I trust we all remember why I left. This is the third or fourth time recently that I scanned OL to see how things are going. Hi, Brant. Buying SKF tomorrow at the open.

Thank you for mentioning Mars, Michael. You have the e-rights in perpetuity. It's a great sadness to me that so few people have read it. Occasionally while waiting for a train or a bus, I wander through bookstores and feel overwhelmed with sorrow for the world.

I don't begrudge anyone their happinesses and pleasant occupations. Along with everything else, Frank and Billy and Orlin and I fought for your freedom to be an individual, enjoy yourself, live and let live. Of necessity, that made us mad as hell, because we fought a rearguard action against Homer Simpson and Jimmy Swaggart. It was like fighting filthy cockroaches.

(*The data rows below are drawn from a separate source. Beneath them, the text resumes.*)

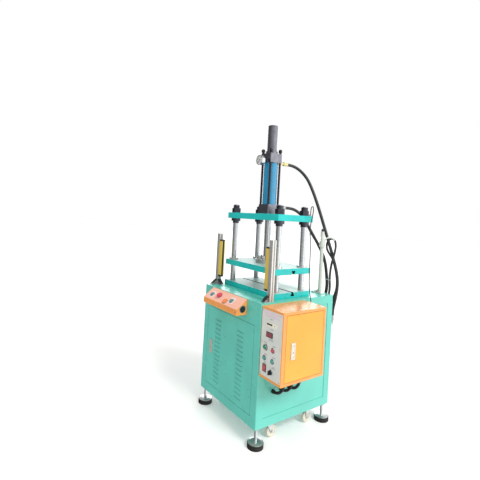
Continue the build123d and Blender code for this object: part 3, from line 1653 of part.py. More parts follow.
# Hoses and the sensor cable: straight runs joined by arcs, through points chosen by hand
cord_routes = {
    "hose_a": (
        hose_radius,
        [
            (0, 121, 1777),
            (0, 167, 1777),
            (11, 212, 1763),
            (34, 243, 1736),
            (85, 262, 1677),
            (142, 273, 1570),
            (196, 288, 1435),
            (238, 311, 1296),
            (285, 334, 1150),
            (333, 340, 1015),
            (342, 342, 922),
            (318, 348, 812),
            (299, 355, 755),
            (299, 355, 715),
        ],
    ),
    "hose_b": (
        hose_radius,
        [
            (0, 121, 1457),
            (0, 175, 1457),
            (10, 221, 1447),
            (34, 256, 1418),
            (76, 278, 1358),
            (118, 293, 1285),
            (168, 320, 1200),
            (214, 341, 1105),
            (231, 351, 1000),
            (241, 355, 890),
            (200, 355, 765),
            (200, 355, 715),
        ],
    ),
    "hose_c": (
        return_hose_radius,
        [
            (233, 355, 715),
            (233, 355, 765),
            (268, 354, 885),
            (266, 344, 975),
            (290, 322, 1052),
            (317, 306, 1112),
            (317, 324, 1158),
            (307, 346, 1203),
            (280, 366, 1243),
            (240, 376, 1254),
            (203, 379, 1232),
            (197, 374, 1190),
            (222, 363, 1154),
            (284, 352, 1108),
            (318, 356, 1015),
            (327, 358, 930),
            (302, 359, 842),
            (266, 355, 765),
            (266, 355, 715),
        ],
    ),
    "sensor_cable": (
        cable_radius,
        [
            (268, 114, 1417),
            (268, 114, 1440),
            (275, 111, 1462),
            (290, 106, 1470),
            (305, 100, 1460),
            (310, 95, 1436),
            (309, 88, 1398),
            (309, 72, 1335),
            (322, 64, 1262),
            (338, 54, 1190),
            (345, 48, 1110),
            (349, 45, 1030),
            (348, 49, 950),
            (350, 64, 870),
            (352, 82, 815),
            (352, 84, 786),
            (352, 68, 768),
            (352, 48, 768),
        ],
    ),
}


def corner_radii(points):
    """The arc at each inner point: as large as the two runs beside it allow."""
    radii = []
    for before, here, after in zip(points, points[1:], points[2:]):
        arriving = here - before
        leaving = after - here
        turn = math.radians(arriving.get_angle(leaving))
        shorter = min(arriving.length, leaving.length)
        radii.append(0.45 * shorter / math.tan(turn / 2))
    return radii


for name, (radius, route) in cord_routes.items():
    places = [Vector(frame_x + x, frame_y + y, z) for x, y, z in route]
    arcs = corner_radii(places)
    with BuildPart() as cord:
        with BuildLine() as path:
            centre_line = FilletPolyline(*places, radius=arcs)
        with BuildSketch(Plane(centre_line @ 0, z_dir=centre_line % 0)) as section:
            Circle(radius)
        sweep(section.sketch, path=path.line)
    ideal = math.pi * radius**2 * centre_line.length
    print(name, "length", round(centre_line.length), "radii", [round(r) for r in arcs])
    print(name, "volume over section times length", round(cord.part.volume / ideal, 4))
    cord.part.label = name
    export_step(cord.part, f"parts/{name}.step")
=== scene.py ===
import json
import math

import bmesh
import bpy
from mathutils import Matrix, Vector


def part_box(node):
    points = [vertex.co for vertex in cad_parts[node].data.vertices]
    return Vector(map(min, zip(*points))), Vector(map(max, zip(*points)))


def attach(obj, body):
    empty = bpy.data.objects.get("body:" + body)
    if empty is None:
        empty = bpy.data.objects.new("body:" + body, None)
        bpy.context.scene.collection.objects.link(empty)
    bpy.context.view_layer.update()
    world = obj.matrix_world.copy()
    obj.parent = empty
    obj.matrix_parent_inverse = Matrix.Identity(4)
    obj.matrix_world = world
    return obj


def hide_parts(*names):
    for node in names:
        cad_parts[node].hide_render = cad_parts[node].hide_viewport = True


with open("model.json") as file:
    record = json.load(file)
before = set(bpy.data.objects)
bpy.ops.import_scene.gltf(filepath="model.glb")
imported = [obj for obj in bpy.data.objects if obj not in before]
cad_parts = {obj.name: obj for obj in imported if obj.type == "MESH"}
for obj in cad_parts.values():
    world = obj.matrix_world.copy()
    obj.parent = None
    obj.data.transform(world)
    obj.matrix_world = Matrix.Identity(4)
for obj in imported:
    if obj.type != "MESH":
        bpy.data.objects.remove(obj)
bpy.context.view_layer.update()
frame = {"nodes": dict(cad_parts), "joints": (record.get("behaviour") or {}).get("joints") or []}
scene = bpy.context.scene

# Places are written in millimetres from the middle of the cabinet, as the solids are
cabinet_low, cabinet_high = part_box("cabinet_shell")
FRAME_X = round((cabinet_low.x + cabinet_high.x) * 500, 1)
FRAME_Y = round((cabinet_low.y + cabinet_high.y) * 500, 1)


def at(x, y, z):
    """A place in millimetres from the middle of the cabinet, as a place in the row frame."""
    return Vector((x + FRAME_X, y + FRAME_Y, z)) / 1000


class Box:
    """Sides and middle of a solid, in millimetres from the middle of the cabinet, to a tenth."""

    def __init__(self, node):
        low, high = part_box(node)
        self.left = round(low.x * 1000 - FRAME_X, 1)
        self.right = round(high.x * 1000 - FRAME_X, 1)
        self.front = round(low.y * 1000 - FRAME_Y, 1)
        self.back = round(high.y * 1000 - FRAME_Y, 1)
        self.bottom = round(low.z * 1000, 1)
        self.top = round(high.z * 1000, 1)
        self.x = (self.left + self.right) / 2
        self.y = (self.front + self.back) / 2
        self.z = (self.bottom + self.top) / 2


# Camera at the photograph's place, with its tilt and the off-centre picture
SENSOR_WIDTH = 36
CAMERA_PLACE = (1945.0, -1676.0, 1373.4)
CAMERA_YAW = 0.94895
CAMERA_PITCH = 0.00921
CAMERA_ROLL = 0.05436
FOCAL_PIXELS = 355.24
PICTURE_PIXELS = 480.0
CENTRE_ROW = 213.5

forward = Vector((
    -math.sin(CAMERA_YAW) * math.cos(CAMERA_PITCH),
    math.cos(CAMERA_YAW) * math.cos(CAMERA_PITCH),
    math.sin(CAMERA_PITCH),
))
level = Vector((math.cos(CAMERA_YAW), math.sin(CAMERA_YAW), 0))
upright = level.cross(forward)
right = math.cos(CAMERA_ROLL) * level + math.sin(CAMERA_ROLL) * upright
up = math.cos(CAMERA_ROLL) * upright - math.sin(CAMERA_ROLL) * level
camera_data = bpy.data.cameras.new("camera")
camera_data.sensor_width = SENSOR_WIDTH
camera_data.lens = FOCAL_PIXELS / PICTURE_PIXELS * SENSOR_WIDTH
camera_data.shift_y = (CENTRE_ROW - PICTURE_PIXELS / 2) / PICTURE_PIXELS
camera = bpy.data.objects.new("camera", camera_data)
scene.collection.objects.link(camera)
turned = Matrix((right, up, -forward)).transposed().to_4x4()
camera.matrix_world = Matrix.Translation(at(*CAMERA_PLACE)) @ turned
scene.camera = camera

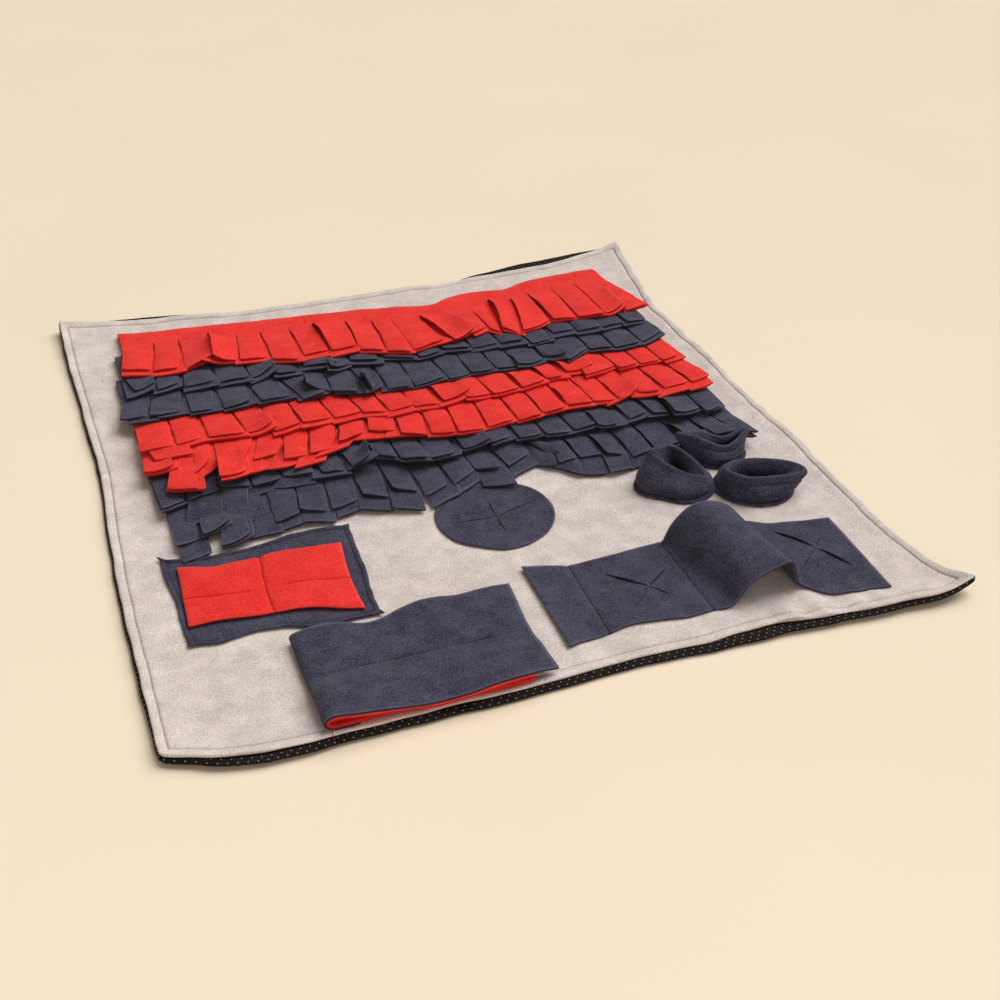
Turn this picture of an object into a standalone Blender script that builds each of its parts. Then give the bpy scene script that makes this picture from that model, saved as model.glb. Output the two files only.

I had three unsuccessful encounters with Zappa. In the last few weeks of my innocence, I took a farewell journey East, saw the great blazing steel mills of Pittsburgh, the skyscrapers of New York, and Frank's 1974 concert at the Spectrum. Waiting outside at the tour bus I thanked George Duke and stopped Zappa to hector him eye to eye about his intellectual responsibility. Our relationship went downhill from there. The greatest living musical genius on earth didn't give a shit about Rand or anything else, except providing for his wife and children. A year earlier, the jealous boyfriend of a groupie threw Frank off a stage and broke his arm, a leg, two fingers and his nose. It changed his outlook. If you listen to the progress of his masterwork (HOT RATS, WAKA JAWAKA, THE GRAND WAZOO, OVERNIGHT SENSATION), there is a dark spiritual decline later in life after the incident in Copenhagen. It was risky business being a pop celebrity (viz, 200 MOTELS).

Orlin was a risk-taker, too. I'm not sure how he died. Best not to think of it. Orlin recruited me in person to join Laissez Faire City on exceptionally favorable terms. He published all my best work and defended my artistic freedom, even when it contradicted and mocked his own uberlibertarian principles. I believe he also saved my life, perhaps more than once. During our first encounter, I asked Orlin if he knew of anyone else in the world like me. He said yes: Billy Beck.

I regret that I haven't met Billy in person, but Orlin was at least half-right. The difference between me and Billy is that William J. Beck III has twice the energy and backbone I have. When I catch hell, I take it on the chin. Billy gives hell back with both barrels and then reloads. I know of no other more diligent, forthright, uncompromising Objectivist.

Some day when he's not too busy, he might have time to read Laissez Faire Law. His was the one review that mattered.